The Vietnamese gave the nail salon business a radical makeover. In the 1970s, manicures and pedicures cost around $50 - fine for Hollywood starlets but out of reach for most American women. Today, a basic "mani-pedi" can cost around $20 - largely due to Vietnamese American salons, which typically charge 30-50% less than other salons, according to NAILS Magazine.

Forty years after the fall of Saigon, 51% of nail technicians in the United States - and approximately 80% in California - are of Vietnamese descent. And many are direct descendants of that first class of women inspired by the nails of a Hitchcock blonde.

"Of course I know who Tippi Hedren is!
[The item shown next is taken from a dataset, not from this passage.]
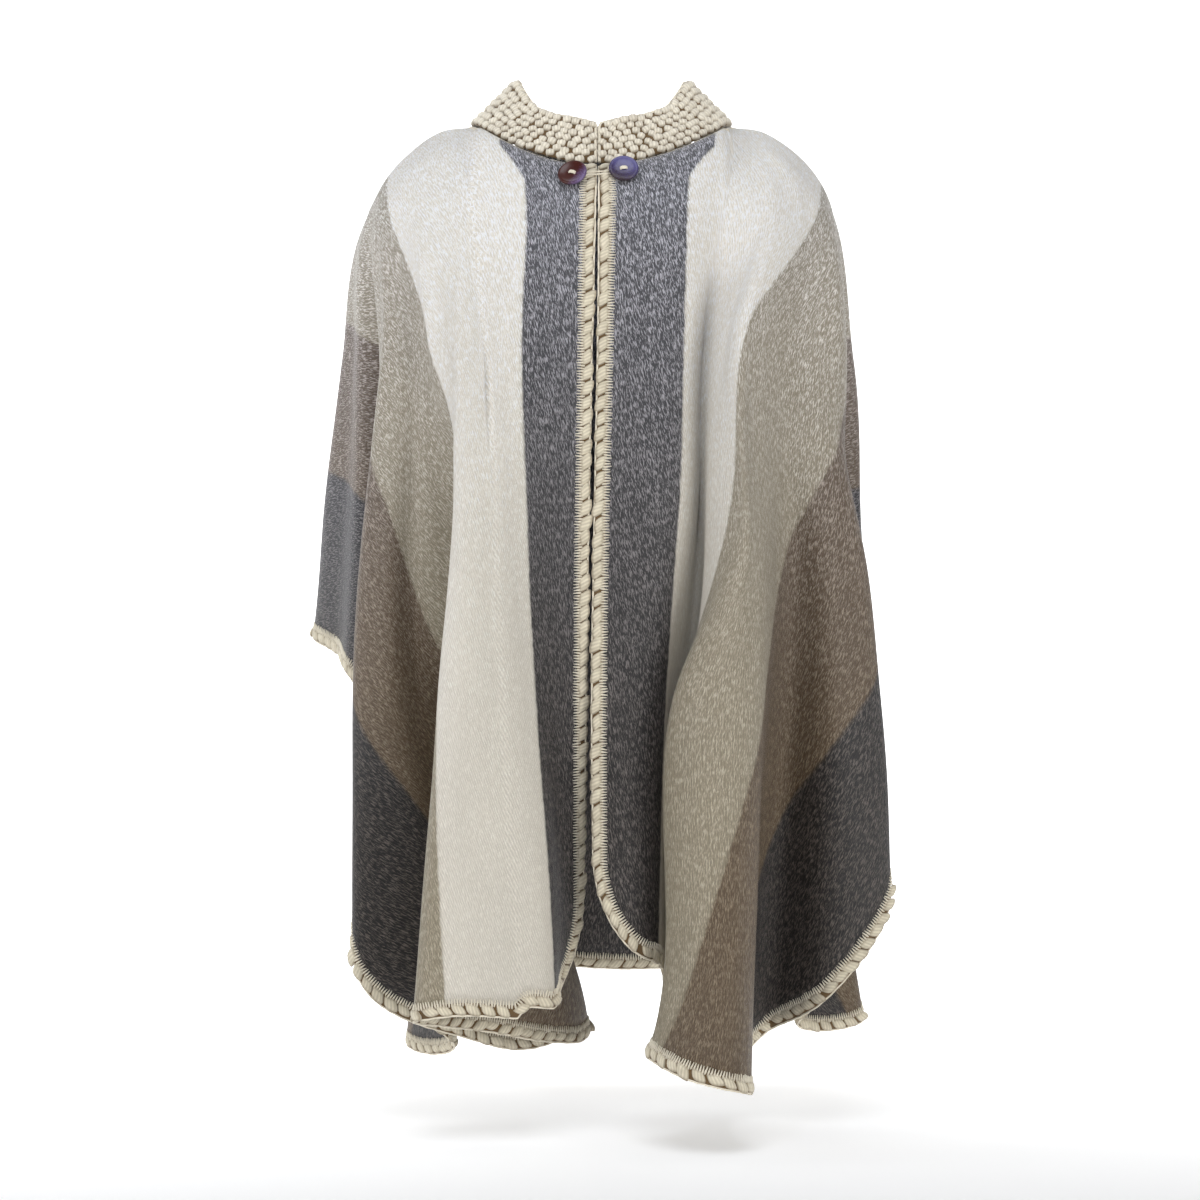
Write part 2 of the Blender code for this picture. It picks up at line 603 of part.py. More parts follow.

She's the Godmother of the nail industry," says Tam Nguyen, president of Advance Beauty College, which was started by his parents.

"My mother is best friends with Thuan Le, one of Tippi's original students. It was Thuan who encouraged my mother to get into the business."

As Nguyen speaks, dozens of students are learning about cuticle care in a lecture behind him. At 41, Mr Nguyen was born just before the fall of Saigon. In Vietnam, his father was a military officer and his mother a hairdresser. His parents pressured him to become a doctor, which he dutifully did, but then he decided his heart was in the nail business.

"It broke my mother's heart," he says.

But Nguyen's parents soon forgave him and blessed his decision to take over the family business with his sister. They now run two beauty schools and are opening another. All of their courses are taught simultaneously in English and Vietnamese.

The language barrier was the initial reason nails were an attractive option for refugees. They only had to learn a few phrases of English to get by.

Image caption,
Hedren with one of her graduating classes

Not all of the women remained in the nail salon business, but many did. Thuan Le is still working at a salon in Santa Monica, California. Yan Rist, who worked in military intelligence in Vietnam as a translator and then later as a secretary for State Department officials, stayed in the nail business then moved into tattoos once she settled in Palm Springs.

"Tippi got me a job in Beverly Hills so I could make a lot of money," Yan Rist said. "I worked on Rodeo Drive - but I am a refugee and I didn't dress well at the time. All the rich women coming in - they didn't want to try the newcomer. Every day I went to work it cost me $8 for the parking. Eight dollars for parking! In 1976!"

She says Hedren helped her get a different job closer to home when she quit her job in Beverly Hills.

Image source, Getty Images
Image caption,
Tippi Hedren in 1966

The women, who still have occasional reunions, say they never anticipated the butterfly effect their polishing and cuticle cutting would have on Vietnamese Americans, the pampering of ordinary people or the US economy.

"There was hope in a idea that maybe I could help these incredibly wonderful women. And I had no idea it would reach the gigantic numbers," says Hedren, looking out the window at the lions and tigers fenced in on her yard.

She shows off a tiny bunny painted on her toenail, left over from her Easter pedicure. Her current favourite manicurist is a man, and Vietnamese, "of course," she says laughing.

"Now it's dominated by the Vietnamese. I sure wish I had a percentage of it - I wouldn't be working so hard to keep these lions and tigers fed."